Sur del Lago

This cocoa sparked my love for Venezuela – for its country and its people, and not least for this incredible cocoa.
The cacao grown on farmers' haciendas in this region of Venezuela is generally divided into Guasare and Porcelana varieties. While Guasare cacao is characterized by nutty, cane sugar-like, or malty aromas and a subtle fruity note, it also exhibits medium to low levels of herbal, acidic, and bitter notes.
Porcelana cocoa is dominated by nutty, cane sugar-like, or malty aromas, while other flavor nuances, as well as astringency, bitterness, and acidity, are less pronounced. Both cocoas are Acriollado cocoas, meaning they are the result of natural crossbreeding between Forastero and Criollo beans and have a high Criollo content.
They impress us with their tenderness and creaminess. Through our cooperation with the cocoa farmer and trader Agustin, we receive partially fermented and unfermented cocoa in the form of beans and also cocoa mass from several cocoa farming families.
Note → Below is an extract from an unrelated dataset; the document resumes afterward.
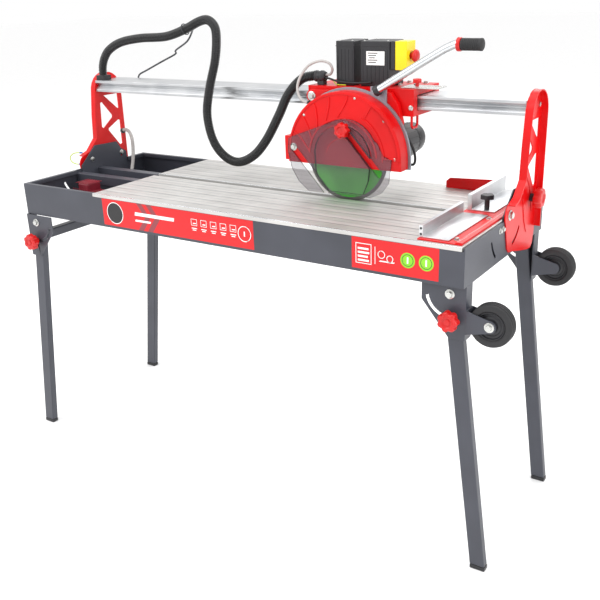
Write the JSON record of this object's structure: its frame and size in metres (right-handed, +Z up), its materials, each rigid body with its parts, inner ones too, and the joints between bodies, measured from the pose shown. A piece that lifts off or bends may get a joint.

The farming families support each other during the harvest and pay each other for their wages along with the harvest itself. The beans are then dried and processed centrally.
This year we want to visit the local farmers again and see if we can further co-create the development positively for all involved through workshops (through our cooperation with the national cacao expert and agricultural engineer Luis Varela) and financial returns from Maya Munay.